Required work
Reproduce the section of the listing that begins at the line containing "for name, shape" and finishes at the line containing "zip(*points))), Vector(map(max, zip(*points)))". Include both end lines and nothing beyond them.

Stored records

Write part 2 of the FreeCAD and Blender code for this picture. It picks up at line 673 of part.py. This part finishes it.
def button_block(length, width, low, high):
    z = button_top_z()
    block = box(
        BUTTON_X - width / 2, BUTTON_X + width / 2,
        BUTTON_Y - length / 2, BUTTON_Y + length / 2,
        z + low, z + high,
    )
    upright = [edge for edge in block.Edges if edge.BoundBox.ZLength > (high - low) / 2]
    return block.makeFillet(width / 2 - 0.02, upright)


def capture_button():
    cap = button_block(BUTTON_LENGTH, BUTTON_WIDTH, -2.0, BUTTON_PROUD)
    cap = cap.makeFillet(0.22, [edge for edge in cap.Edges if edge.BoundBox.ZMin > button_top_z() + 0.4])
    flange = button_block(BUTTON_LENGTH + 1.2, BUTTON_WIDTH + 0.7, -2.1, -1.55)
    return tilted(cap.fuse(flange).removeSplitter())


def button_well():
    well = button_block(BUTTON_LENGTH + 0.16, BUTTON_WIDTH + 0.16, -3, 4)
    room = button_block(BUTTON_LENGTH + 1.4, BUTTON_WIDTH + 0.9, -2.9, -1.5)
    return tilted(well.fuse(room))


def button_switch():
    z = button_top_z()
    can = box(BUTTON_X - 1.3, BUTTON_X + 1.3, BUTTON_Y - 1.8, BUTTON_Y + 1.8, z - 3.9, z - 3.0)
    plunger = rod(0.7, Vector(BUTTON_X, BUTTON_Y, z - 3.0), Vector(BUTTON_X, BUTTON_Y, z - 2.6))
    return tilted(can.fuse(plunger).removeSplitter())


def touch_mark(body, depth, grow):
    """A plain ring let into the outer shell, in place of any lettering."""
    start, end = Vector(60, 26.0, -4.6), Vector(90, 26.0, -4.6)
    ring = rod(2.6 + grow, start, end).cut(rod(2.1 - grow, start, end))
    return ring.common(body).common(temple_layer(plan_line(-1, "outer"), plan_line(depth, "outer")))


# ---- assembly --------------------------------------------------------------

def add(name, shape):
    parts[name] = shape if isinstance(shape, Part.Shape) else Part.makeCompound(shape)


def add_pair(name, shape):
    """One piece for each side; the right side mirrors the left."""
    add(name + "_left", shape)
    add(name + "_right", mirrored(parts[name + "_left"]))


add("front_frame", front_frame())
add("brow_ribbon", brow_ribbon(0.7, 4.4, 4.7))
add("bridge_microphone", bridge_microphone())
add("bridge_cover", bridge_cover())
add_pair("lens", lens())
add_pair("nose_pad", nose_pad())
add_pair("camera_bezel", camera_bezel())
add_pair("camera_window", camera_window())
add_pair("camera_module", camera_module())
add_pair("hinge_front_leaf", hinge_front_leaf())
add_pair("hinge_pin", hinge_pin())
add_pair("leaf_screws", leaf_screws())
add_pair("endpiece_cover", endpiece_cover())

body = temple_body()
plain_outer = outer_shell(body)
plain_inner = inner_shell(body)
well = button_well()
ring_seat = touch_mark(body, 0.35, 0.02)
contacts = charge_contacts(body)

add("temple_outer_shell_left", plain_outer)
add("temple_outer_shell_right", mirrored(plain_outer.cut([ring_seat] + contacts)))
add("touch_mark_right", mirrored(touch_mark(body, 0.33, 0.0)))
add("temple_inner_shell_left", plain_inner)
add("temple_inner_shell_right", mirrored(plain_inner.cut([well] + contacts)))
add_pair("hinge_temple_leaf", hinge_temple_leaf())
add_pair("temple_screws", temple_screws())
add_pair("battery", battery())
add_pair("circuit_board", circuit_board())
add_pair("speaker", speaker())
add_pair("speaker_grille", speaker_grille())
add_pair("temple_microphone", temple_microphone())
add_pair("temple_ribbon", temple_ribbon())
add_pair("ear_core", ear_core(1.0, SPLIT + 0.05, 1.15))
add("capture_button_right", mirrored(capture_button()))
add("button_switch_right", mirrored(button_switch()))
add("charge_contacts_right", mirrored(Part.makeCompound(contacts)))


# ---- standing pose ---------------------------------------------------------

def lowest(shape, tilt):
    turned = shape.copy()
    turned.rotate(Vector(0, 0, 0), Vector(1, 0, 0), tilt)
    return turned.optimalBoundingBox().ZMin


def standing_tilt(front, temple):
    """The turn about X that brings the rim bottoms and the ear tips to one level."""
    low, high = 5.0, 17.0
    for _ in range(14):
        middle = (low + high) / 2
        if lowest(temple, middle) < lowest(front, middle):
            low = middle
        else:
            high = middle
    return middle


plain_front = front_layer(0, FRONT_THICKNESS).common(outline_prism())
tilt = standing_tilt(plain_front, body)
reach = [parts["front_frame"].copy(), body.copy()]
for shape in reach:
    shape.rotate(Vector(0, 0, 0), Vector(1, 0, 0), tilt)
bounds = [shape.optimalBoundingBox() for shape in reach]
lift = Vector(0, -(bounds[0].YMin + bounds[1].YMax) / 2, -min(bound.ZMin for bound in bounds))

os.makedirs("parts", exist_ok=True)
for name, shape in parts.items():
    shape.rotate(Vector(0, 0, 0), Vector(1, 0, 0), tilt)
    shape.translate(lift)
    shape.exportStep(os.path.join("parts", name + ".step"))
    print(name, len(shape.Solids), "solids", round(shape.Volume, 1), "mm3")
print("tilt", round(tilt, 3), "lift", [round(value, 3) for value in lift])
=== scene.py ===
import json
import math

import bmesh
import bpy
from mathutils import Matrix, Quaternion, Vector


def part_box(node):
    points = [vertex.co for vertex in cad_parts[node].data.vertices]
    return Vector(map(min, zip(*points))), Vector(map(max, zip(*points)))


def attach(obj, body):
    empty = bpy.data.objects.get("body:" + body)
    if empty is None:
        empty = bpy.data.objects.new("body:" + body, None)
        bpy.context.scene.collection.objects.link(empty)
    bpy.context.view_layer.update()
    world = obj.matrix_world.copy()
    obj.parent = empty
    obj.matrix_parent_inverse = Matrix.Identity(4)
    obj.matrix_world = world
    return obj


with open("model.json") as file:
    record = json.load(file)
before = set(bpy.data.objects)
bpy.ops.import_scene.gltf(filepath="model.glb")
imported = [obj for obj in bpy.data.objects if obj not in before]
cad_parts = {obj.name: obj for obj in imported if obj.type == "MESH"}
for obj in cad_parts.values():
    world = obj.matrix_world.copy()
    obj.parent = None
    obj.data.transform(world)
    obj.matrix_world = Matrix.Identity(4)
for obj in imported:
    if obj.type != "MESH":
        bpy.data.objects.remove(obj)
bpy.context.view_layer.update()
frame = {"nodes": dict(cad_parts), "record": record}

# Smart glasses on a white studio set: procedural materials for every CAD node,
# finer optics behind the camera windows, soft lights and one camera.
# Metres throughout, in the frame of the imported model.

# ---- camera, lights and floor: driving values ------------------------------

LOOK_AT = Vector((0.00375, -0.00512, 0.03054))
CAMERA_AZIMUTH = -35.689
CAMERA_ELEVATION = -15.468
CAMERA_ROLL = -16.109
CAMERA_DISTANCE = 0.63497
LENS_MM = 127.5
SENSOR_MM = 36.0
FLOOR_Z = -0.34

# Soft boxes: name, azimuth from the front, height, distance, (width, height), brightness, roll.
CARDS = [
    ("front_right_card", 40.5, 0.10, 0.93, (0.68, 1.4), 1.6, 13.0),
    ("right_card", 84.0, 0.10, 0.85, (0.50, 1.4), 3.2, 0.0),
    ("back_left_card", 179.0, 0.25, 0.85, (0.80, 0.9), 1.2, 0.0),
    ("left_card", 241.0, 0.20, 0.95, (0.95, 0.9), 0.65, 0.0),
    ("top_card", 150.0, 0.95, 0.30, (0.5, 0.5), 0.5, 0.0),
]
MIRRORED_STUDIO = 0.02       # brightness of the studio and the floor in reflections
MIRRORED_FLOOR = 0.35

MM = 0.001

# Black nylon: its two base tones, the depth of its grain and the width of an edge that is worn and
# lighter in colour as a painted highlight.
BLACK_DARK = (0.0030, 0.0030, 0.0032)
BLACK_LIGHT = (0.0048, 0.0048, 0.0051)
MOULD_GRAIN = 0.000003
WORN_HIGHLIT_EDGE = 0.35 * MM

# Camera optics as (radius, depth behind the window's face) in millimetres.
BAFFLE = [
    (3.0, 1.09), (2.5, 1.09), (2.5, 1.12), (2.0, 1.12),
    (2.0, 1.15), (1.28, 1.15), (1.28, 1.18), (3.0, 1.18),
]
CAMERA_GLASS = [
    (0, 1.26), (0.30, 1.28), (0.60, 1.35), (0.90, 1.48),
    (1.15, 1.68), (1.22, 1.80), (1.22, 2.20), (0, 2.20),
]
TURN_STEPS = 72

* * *

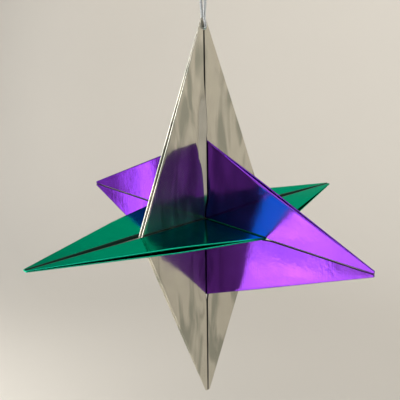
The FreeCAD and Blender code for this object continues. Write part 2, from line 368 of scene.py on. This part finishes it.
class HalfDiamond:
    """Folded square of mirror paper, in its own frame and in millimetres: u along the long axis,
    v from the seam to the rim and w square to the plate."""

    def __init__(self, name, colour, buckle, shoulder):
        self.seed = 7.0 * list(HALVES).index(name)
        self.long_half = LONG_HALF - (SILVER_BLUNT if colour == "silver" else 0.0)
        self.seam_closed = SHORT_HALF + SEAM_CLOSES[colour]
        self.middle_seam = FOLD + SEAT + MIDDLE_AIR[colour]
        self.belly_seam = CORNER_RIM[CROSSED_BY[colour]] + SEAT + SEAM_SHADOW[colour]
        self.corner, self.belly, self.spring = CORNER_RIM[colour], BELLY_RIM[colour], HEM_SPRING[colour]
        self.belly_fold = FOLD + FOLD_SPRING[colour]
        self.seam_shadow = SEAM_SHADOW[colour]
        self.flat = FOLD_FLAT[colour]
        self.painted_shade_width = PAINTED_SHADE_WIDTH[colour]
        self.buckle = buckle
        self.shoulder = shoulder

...

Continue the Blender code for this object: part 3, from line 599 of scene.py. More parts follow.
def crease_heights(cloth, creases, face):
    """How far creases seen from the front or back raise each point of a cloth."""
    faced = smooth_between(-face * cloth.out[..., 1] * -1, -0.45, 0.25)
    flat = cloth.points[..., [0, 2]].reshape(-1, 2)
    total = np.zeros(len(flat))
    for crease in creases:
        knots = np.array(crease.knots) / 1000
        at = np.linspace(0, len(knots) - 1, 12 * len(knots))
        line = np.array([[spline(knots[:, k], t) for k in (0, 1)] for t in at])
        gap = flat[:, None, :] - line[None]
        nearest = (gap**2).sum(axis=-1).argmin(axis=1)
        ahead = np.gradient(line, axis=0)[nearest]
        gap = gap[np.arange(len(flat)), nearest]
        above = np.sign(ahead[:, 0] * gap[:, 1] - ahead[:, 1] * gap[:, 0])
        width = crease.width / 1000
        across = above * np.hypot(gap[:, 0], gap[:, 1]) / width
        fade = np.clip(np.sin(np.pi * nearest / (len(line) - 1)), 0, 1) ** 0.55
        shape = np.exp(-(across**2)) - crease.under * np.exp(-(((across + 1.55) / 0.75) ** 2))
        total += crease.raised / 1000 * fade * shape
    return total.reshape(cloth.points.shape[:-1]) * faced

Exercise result
for name, shape in parts.items():
    shape.rotate(Vector(0, 0, 0), Vector(1, 0, 0), tilt)
    shape.translate(lift)
    shape.exportStep(os.path.join("parts", name + ".step"))
    print(name, len(shape.Solids), "solids", round(shape.Volume, 1), "mm3")
print("tilt", round(tilt, 3), "lift", [round(value, 3) for value in lift])
=== scene.py ===
import json
import math

import bmesh
import bpy
from mathutils import Matrix, Quaternion, Vector


def part_box(node):
    points = [vertex.co for vertex in cad_parts[node].data.vertices]
    return Vector(map(min, zip(*points))), Vector(map(max, zip(*points)))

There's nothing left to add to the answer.